No one has any such hopes of sensible moderation for freshman Tony Tinderholt, a Republican from Arlington who represents District 94. Tinderholt is arguably the angriest, most obstinate politician North Texas has yet produced, all before he was even sworn in. His campaign garnered national attention for his rambling 20-minute talk to a “9/12” group in which he advocated sending troops to the border. As recapped by the Texas Observer: “Tinderholt, seeming to channel Travis Bickle, wandered in and out of lucidity as he prophesied that ‘people were going to die’ on the border and that’s ‘the only thing that’s going to stop the invasion of our country.’ ”  

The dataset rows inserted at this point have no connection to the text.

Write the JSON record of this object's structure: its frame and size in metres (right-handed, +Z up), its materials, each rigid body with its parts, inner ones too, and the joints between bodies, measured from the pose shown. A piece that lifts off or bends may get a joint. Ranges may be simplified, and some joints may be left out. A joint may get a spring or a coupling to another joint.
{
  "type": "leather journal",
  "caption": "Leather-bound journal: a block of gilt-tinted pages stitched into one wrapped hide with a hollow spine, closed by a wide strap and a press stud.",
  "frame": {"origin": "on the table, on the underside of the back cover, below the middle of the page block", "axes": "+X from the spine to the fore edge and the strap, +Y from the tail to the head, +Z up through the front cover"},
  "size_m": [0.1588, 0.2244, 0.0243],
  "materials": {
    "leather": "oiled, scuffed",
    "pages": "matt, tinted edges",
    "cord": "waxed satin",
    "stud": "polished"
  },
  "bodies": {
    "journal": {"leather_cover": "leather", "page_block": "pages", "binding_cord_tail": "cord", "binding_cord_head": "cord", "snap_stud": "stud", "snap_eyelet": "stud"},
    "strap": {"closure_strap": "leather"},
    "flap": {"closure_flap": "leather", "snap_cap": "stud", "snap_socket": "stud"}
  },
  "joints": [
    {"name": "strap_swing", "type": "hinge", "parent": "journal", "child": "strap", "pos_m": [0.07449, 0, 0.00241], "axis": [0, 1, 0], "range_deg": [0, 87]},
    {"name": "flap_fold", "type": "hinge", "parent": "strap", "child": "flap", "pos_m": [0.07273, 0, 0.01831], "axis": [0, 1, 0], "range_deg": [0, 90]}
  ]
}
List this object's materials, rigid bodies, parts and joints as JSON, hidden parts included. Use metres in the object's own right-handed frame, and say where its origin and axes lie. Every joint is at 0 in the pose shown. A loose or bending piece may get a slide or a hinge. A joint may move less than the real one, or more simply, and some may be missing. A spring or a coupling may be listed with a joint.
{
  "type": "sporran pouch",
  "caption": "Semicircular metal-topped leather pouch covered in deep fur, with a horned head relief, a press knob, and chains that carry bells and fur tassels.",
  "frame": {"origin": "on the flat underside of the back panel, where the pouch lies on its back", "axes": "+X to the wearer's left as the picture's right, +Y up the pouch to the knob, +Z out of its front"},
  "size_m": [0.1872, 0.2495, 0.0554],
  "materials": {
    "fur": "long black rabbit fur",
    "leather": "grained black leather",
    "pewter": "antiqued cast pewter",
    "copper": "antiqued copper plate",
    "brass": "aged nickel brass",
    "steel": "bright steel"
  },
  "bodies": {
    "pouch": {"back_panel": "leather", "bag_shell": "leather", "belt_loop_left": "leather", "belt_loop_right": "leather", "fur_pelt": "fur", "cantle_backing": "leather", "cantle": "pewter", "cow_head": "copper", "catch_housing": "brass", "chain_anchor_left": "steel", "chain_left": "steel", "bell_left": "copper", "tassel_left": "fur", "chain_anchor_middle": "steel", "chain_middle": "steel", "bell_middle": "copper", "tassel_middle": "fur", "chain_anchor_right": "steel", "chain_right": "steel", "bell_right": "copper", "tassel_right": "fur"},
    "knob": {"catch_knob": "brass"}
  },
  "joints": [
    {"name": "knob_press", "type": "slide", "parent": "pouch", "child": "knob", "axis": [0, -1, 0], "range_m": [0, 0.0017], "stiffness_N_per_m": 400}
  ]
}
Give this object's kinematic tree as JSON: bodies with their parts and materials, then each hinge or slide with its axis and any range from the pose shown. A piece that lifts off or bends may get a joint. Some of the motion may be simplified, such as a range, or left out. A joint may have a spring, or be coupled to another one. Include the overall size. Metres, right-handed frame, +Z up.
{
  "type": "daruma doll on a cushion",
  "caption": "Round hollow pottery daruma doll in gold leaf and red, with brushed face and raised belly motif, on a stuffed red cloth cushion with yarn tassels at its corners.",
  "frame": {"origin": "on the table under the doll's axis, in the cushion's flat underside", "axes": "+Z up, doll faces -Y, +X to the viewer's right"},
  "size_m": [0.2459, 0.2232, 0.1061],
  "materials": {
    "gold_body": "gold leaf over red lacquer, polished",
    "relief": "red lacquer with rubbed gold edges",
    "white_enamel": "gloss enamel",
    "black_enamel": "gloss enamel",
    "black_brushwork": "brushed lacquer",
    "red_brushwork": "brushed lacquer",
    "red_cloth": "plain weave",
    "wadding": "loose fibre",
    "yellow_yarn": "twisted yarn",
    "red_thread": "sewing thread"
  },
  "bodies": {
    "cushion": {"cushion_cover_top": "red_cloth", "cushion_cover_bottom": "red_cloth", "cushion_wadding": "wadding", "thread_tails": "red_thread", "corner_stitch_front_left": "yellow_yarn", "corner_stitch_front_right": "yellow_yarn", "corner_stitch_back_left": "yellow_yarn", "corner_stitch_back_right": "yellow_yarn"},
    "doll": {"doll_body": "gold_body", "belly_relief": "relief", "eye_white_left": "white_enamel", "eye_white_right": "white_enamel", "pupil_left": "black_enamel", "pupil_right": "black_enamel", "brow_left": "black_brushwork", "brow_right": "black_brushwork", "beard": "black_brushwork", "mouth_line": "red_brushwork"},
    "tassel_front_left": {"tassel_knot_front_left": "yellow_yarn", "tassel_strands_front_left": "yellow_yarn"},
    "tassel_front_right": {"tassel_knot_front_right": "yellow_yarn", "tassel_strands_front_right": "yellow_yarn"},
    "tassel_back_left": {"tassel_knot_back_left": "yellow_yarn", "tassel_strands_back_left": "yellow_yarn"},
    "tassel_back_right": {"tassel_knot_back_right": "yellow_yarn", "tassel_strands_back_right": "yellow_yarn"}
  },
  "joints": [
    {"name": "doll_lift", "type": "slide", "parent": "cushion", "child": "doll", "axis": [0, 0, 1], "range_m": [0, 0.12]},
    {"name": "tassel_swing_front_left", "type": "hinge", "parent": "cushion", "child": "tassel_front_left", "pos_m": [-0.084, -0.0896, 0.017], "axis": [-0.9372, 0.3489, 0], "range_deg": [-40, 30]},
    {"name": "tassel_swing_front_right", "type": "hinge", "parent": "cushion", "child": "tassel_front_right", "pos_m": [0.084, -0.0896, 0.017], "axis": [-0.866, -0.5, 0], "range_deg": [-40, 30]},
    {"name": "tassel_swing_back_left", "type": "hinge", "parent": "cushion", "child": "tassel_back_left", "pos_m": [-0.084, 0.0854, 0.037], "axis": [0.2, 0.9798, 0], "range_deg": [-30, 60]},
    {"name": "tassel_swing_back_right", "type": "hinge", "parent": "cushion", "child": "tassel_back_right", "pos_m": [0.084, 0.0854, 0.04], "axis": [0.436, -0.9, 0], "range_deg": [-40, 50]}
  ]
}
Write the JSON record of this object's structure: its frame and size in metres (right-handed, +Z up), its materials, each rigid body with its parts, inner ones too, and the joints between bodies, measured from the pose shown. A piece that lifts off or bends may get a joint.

Tinderholt, on his fourth wife (this one a former Dallas Cowboys cheerleader), has city of Arlington officials very worried because of his extremism and temper. In fact, some longtime Republicans in Arlington politics publicly backed Tinderholt’s Democratic opponent. Tinderholt is a fierce open-carry advocate who recently yelled at Arlington city council members during a meeting in which safety regulations for open-carry demonstrations were discussed. He has told open-carry advocates that he will get legislation passed that they want, regardless of police opposition. Supporters say he’s told them to call his office if they feel the police are harassing them. As the Observer concluded, “He’s the closest Texas voters are going to get to achieving their long-held dream of electing a gun.”


Which would be funny if it weren’t so scary and depressing. The only way to enjoy the impending antics of these stooges is to do what we did when we were children. Don’t actually think about how much it would hurt someone to grab his nose with pliers and pull him across a room. Turn off your brain and suspend your disbelief, people. The show is about to start.